Mitigation: Avoid -ffast-math in numerical kernels. Use fused multiply-add (fma) for critical updates: fma(-0.5 * x, y * y, 1.5) is both more accurate and prevents reassociation.

6.7 Newton's fractal: the basin shifted under your feet¶

Story: a robotics inverse-kinematics solver uses Newton. The seed is "the previous joint angles". A new motion plan moves the end-effector across a singularity; the previous angles are now in a different basin of attraction. Newton converges to a configuration where the elbow is on the wrong side.
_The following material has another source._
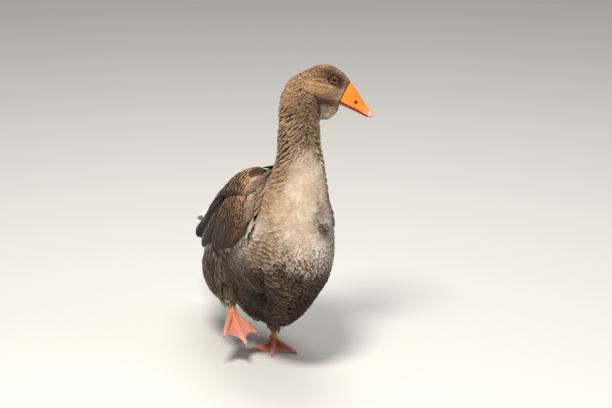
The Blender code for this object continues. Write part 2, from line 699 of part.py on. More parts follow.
def tail_base():
    rings = []
    steps = 5
    for k in range(steps + 1):
        f = k / steps
        reach = -0.004 + (TAIL_BASE_LENGTH + 0.004) * f
        half = TAIL_BASE_WIDTH + reach * 0.18
        thick = TAIL_BASE_THICKNESS * (1 - 0.68 * f * f)
        ring = []
        for i in range(14):
            angle = 2 * math.pi * i / 14
            across = math.sin(angle) * half
            ring.append(tail_point(reach, across, math.cos(angle) * thick / 2))
        rings.append(ring)
    return loft("tail base", rings)


def tail_point(reach, across, height):
    """A point of the tail's own frame: out along the tail, to its left, up from its arched plane."""
    raised = height - TAIL_ARCH * across * across
    out = reach * math.cos(TAIL_RISE) - raised * math.sin(TAIL_RISE)
    up = reach * math.sin(TAIL_RISE) + raised * math.cos(TAIL_RISE)
    return TAIL_ROOT + Vector((across * math.cos(TAIL_SWING) + out * math.sin(TAIL_SWING),
                               out * math.cos(TAIL_SWING) - across * math.sin(TAIL_SWING), up))


def tail():
    """The tail with its feathers: a fan of rectrices between upper and under coverts."""
    rng = np.random.default_rng(TAIL_SEED)
    pieces = []
    for _, fan, root, count, length, width, height, rise, drop in TAIL_TIERS:
        for i in range(count):
            f = 2 * i / (count - 1) - 1
            angle = math.radians(fan * f)
            long = length * rng.uniform(0.97, 1.03) * (1 - 0.12 * f * f)
            steps = vane_steps(length)
            spine = []
            for share, _ in steps:
                reach = root + long * share * math.cos(angle)
                across = f * TAIL_BASE_WIDTH * 0.72 + long * share * math.sin(angle)
                spine.append(tail_point(reach, across, height + rise * share - drop * abs(f)))
            roll = math.copysign(math.radians(7.0), f) if f else 0.0
            pieces.append(vane(spine, [Vector((0, 0, 1))] * len(spine), steps, width, roll, 0.1))
    whole = tail_base()
    fuse(whole, pieces)
    return whole


def toe_path(length, degrees, outer):
    """Points from the joint to the toe's end, in the foot's frame."""
    way = Vector((outer * math.sin(math.radians(degrees)), -math.cos(math.radians(degrees)), 0))
    points, radii = [], []
    steps = 7
    for k in range(steps + 1):
        f = k / steps
        knuckle = 0.10 * math.exp(-((f - 0.36) / 0.07) ** 2) + 0.12 * math.exp(-((f - 0.68) / 0.07) ** 2)
        radius = (TOE_RADIUS + (TOE_TIP_RADIUS - TOE_RADIUS) * f) * (1 + knuckle)
        height = radius * 0.80 + (JOINT_HEIGHT - TOE_RADIUS * 0.80) * max(0.0, 1 - f / 0.25) ** 2
        points.append(way * (length * f) + Vector((0, 0, height)))
        radii.append(radius)
    return way, points, radii


def toe(length, degrees, outer):
    way, points, radii = toe_path(length, degrees, outer)
    side = Vector((-way.y, way.x, 0))
    rings = []
    for point, radius in zip(points, radii):
        ring = []
        for i in range(TOE_SIDES):
            angle = 2 * math.pi * (i + 0.5) / TOE_SIDES
            place = point + side * (math.cos(angle) * radius) + Vector((0, 0, math.sin(angle) * radius))
            place.z = max(place.z, 0.0)
            ring.append(place)
        rings.append(ring)
    return loft("toe", rings)


def web(first, second, outer):
    """The skin between two toes, hollowed along its front edge."""
    _, a, _ = toe_path(first[1], first[2], outer)
    _, b, _ = toe_path(second[1], second[2], outer)
    bm = bmesh.new()
    lengthwise, across = 5, 4
    grid = []
    for j in range(across + 1):
        f = j / across
        reach = WEB_REACH - WEB_HOLLOW * math.sin(math.pi * f)
        column = []
        for k in range(lengthwise + 1):
            g = reach * (0.10 + 0.90 * k / lengthwise)
            place = g * (len(a) - 1)
            i = min(int(place), len(a) - 2)
            pa = a[i].lerp(a[i + 1], place - i)
            pb = b[i].lerp(b[i + 1], place - i)
            point = pa.lerp(pb, f)
            point.z = 0.0030 - 0.0010 * math.sin(math.pi * f)
            column.append(bm.verts.new(point))
        grid.append(column)
    for left, right in zip(grid, grid[1:]):
        for k in range(lengthwise):
            bm.faces.new((left[k], left[k + 1], right[k + 1], right[k]))
    sheet = object_from(bm, "web")
    wall = sheet.modifiers.new("skin", "SOLIDIFY")
    wall.thickness = WEB_THICKNESS
    wall.offset = 0.0
    apply_modifiers(sheet)
    bm = bmesh.new()
    bm.from_mesh(sheet.data)
    bmesh.ops.recalc_face_normals(bm, faces=bm.faces)
    bm.to_mesh(sheet.data)
    bm.free()
    return sheet


def hind_toe(outer):
    """The small raised toe on the inner back of the foot."""
    start, end = Vector((-0.003 * outer, 0.002, 0.012)), Vector((-0.009 * outer, 0.019, 0.0075))
    way = (end - start).normalized()
    side = way.cross(Vector((0, 0, 1))).normalized()
    up = side.cross(way)
    rings = []
    for k in range(5):
        f = k / 4
        radius = 0.0042 * (1 - 0.45 * f)
        rings.append([start.lerp(end, f) + side * (math.cos(a) * radius) + up * (math.sin(a) * radius)
                      for a in (2 * math.pi * i / 8 for i in range(8))])
    return loft("hind toe", rings), end, way


def claw(place, way, radius, length, floor=0.0012):
    """A curved claw that starts flat against the end of its toe."""
    side = way.cross(Vector((0, 0, 1))).normalized()
    up = side.cross(way)
    rings = []
    for k in range(5):
        f = k / 4
        thin = radius * (1 - 0.82 * f ** 1.3)
        middle = place + way * (JOINT_GAP + length * f) - up * (0.0022 * f * f)
        ring = []
        for i in range(6):
            angle = 2 * math.pi * i / 6
            point = middle + side * (math.cos(angle) * thin) + up * (math.sin(angle) * thin)
            point.z = max(point.z, floor)
            ring.append(point)
        rings.append(ring)
    return loft("claw", rings)


def shank_ring(middle, way, swell):
    side = Vector((0, 1, 0)).cross(way).normalized()
    front = way.cross(side)
    return [middle + side * (math.sin(a) * TARSUS_HALF_WIDTH * swell)
            + front * (math.cos(a) * TARSUS_HALF_DEPTH * swell)
            for a in (2 * math.pi * i / 12 for i in range(12))]


def foot(outer, matrix, shank_way):
    """A webbed foot and its claws, set in place by matrix. outer is +1 for the left foot."""
    joint = Vector((0, 0, JOINT_HEIGHT))
    base = loft("foot", [shank_ring(joint + shank_way * (STUB_LENGTH * f), shank_way, swell)
                         for f, swell in ((0.0, 1.25), (0.4, 1.22), (0.75, 1.05), (1.0, 1.0))])
    knob = ellipsoid("joint", joint, (0.0092, 0.0100, 0.0095), None, 10, 8)
    hind, hind_end, hind_way = hind_toe(outer)
    pieces = [knob] + [toe(length, degrees, outer) for _, length, degrees in TOES]
    pieces += [web(TOES[0], TOES[1], outer), web(TOES[1], TOES[2], outer), hind]
    fuse(base, pieces)
    claws = []
    for _, length, degrees in TOES:
        way, points, radii = toe_path(length, degrees, outer)
        claws.append(claw(points[-1], way, radii[-1] * 0.62, CLAW_LENGTH))
    claws.append(claw(hind_end, hind_way, 0.0018, CLAW_LENGTH * 0.6))
    for piece in [base] + claws:
        piece.data.transform(matrix)
    return base, claws


def tarsus(bottom, top):
    """The bare shank from the foot's stub up into the feathers."""
    way = (top - bottom).normalized()
    swells = ((0.0, 1.0), (0.12, 0.92), (0.35, 0.86), (0.6, 0.90), (0.82, 1.05), (1.0, 1.35))
    return loft("tarsus", [shank_ring(bottom.lerp(top, f), way, swell) for f, swell in swells])


def stance_matrix():
    return Matrix.Translation(STANCE_JOINT) @ Matrix.Rotation(STANCE_YAW, 4, "Z")


def lifted_matrix():
    turn = (Matrix.Rotation(LIFTED_YAW, 4, "Z") @ Matrix.Rotation(LIFTED_PITCH, 4, "X")
            @ Matrix.Rotation(LIFTED_ROLL, 4, "Y"))
    return Matrix.Translation(LIFTED_JOINT) @ turn


def legs():
    """Thighs, shanks, feet and claws of both legs."""
    made = {}
    for name, outer, matrix, shank_way, length in (
            ("left", 1, stance_matrix(), STANCE_SHANK_WAY, STANCE_SHANK_LENGTH),
            ("right", -1, lifted_matrix(), LIFTED_SHANK_WAY, LIFTED_SHANK_LENGTH)):
        turn = matrix.to_3x3()
        base, claws = foot(outer, matrix, turn.inverted() @ shank_way)
        made["foot_" + name] = base
        for toe_name, piece in zip(("inner", "middle", "outer", "hind"), claws):
            made[f"claw_{name}_{toe_name}"] = piece
        bottom = matrix @ Vector((0, 0, JOINT_HEIGHT)) + shank_way * (STUB_LENGTH + JOINT_GAP)
        made["shank_" + name] = tarsus(bottom, bottom + shank_way * length)
    for name, (middle, half_sizes, rise) in (("left", THIGH_LEFT), ("right", THIGH_RIGHT)):
        made["thigh_" + name] = ellipsoid("thigh", middle, half_sizes, Matrix.Rotation(-rise, 4, "X"), 20, 12)
    return made


def build():
    clear_scene()
    model = new_collection("goose")
    torso, neck, head = flesh(model)
    eyeballs = eyes(head)
    upper, lower = bill()
    leg_pieces = legs()
    for name in ("left", "right"):
        fit_against(leg_pieces["thigh_" + name], torso)
        fit_against(leg_pieces["shank_" + name], torso, leg_pieces["thigh_" + name])
    feathered_tail = tail()
    fit_against(feathered_tail, torso)
    wings = {}
    for name, side in (("left", 1), ("right", -1)):
        wings[name] = wing(side)
        fit_against(wings[name], torso, leg_pieces["thigh_" + name])
    finish(torso, "torso", "plumage", model)
    finish(neck, "neck", "plumage", model)
    finish(head, "head", "plumage", model)
    finish(feathered_tail, "tail", "tail", model)
    finish(upper, "bill_upper", "bill", model)
    finish(lower, "bill_lower", "bill", model)
    for name, ball in zip(("right", "left"), eyeballs):
        finish(ball, "eye_" + name, "eye", model)
    for name, piece in wings.items():
        finish(piece, "wing_" + name, "wing", model)
    looks = {"foot": "skin of the legs", "shan": "skin of the legs", "claw": "claw", "thig": "plumage"}
    for name, piece in leg_pieces.items():
        finish(piece, name, looks[name[:4]], model)


build()
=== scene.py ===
import math
import random

import bpy
import numpy as np
from mathutils import Matrix, Vector, noise
from mathutils.bvhtree import BVHTree
from mathutils.kdtree import KDTree


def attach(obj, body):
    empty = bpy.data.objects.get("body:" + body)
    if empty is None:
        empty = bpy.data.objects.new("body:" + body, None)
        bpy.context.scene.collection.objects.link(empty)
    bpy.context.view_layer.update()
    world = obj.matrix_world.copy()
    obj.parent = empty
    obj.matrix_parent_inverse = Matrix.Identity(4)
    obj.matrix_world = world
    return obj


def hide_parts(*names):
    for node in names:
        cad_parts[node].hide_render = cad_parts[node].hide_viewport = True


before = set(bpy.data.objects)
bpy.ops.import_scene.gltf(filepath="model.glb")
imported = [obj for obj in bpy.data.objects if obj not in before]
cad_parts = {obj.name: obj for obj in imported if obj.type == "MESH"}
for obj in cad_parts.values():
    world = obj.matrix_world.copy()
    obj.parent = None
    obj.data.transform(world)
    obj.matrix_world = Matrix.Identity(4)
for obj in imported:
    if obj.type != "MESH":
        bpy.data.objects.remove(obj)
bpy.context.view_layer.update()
print("frame: the goose's solids are in")


# Small helpers, used by every piece

def paint(red, green, blue):
    # sRGB 0-255 to the linear colour that a shader takes
    parts = [value / 255 for value in (red, green, blue)]
    return (*[part / 12.92 if part <= 0.04045 else ((part + 0.055) / 1.055) ** 2.4 for part in parts], 1.0)


def limited(value):
    return min(1.0, max(0.0, value))


def selectOnly(piece):
    bpy.ops.object.select_all(action="DESELECT")
    piece.select_set(True)
    bpy.context.view_layer.objects.active = piece


def freshPiece(operator, name, **values):
    bpy.ops.object.select_all(action="DESELECT")
    operator(**values)
    made = bpy.context.active_object
    made.name = name
    return made


def inEditMode(piece, *steps):
    # steps are operators with their settings, for the whole mesh
    selectOnly(piece)
    bpy.ops.object.mode_set(mode="EDIT")
    bpy.ops.mesh.select_all(action="SELECT")
    for operator, values in steps:
        operator(**values)
    bpy.ops.object.mode_set(mode="OBJECT")


def copyOfNode(nodeName, copyName):
    piece = bpy.data.objects.new(copyName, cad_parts[nodeName].data.copy())
    bpy.context.scene.collection.objects.link(piece)
    piece.data.materials.clear()
    inEditMode(piece, (bpy.ops.mesh.remove_doubles, {"threshold": 0.00002}),
               (bpy.ops.mesh.normals_make_consistent, {"inside": False}))
    return piece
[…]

Robot arm crashes into the cup it was supposed to grab.

Mitigation: Detect basin boundaries — if |Δθ| > π/2 in a single step, the seed is in the wrong basin. Re-seed with a known-safe starting pose. Use damped Newton to "drag" the seed across the boundary.

The senior takeaway¶

Newton's method is not a black box. It is a careful arrangement of: - A good seed. - A correct derivative. - A correct stopping criterion (step + residual + iteration cap). - A fallback when any of the above fail.

When you ship Newton's method to production, you ship those four things together. The 5-line Python while loop you saw in junior.md becomes the 300-line scipy.optimize._minpack_py.py because all four corners get hardening, telemetry, and recovery logic.

Closing Thoughts¶

Newton's method is infrastructure, not an algorithm. Every CPU's division unit, every game engine's vector normalize, every logistic regression fit, every interior-point LP solve, every nonlinear curve fit goes through a Newton iteration. The math is 350 years old (Newton 1669, Raphson 1690, Simpson 1740 in modern form); the engineering of "how do you make it actually work in production" is ongoing.

The senior-level takeaway: when you're choosing a numerical method, ask "can I apply Newton?" If yes — closed-form derivative, decent seed, in-the-basin — nothing else competes on speed. If no — multimodal, noisy, indefinite Hessian — fall back to Brent / trust-region / Levenberg–Marquardt, all of which are Newton at heart with safeguards.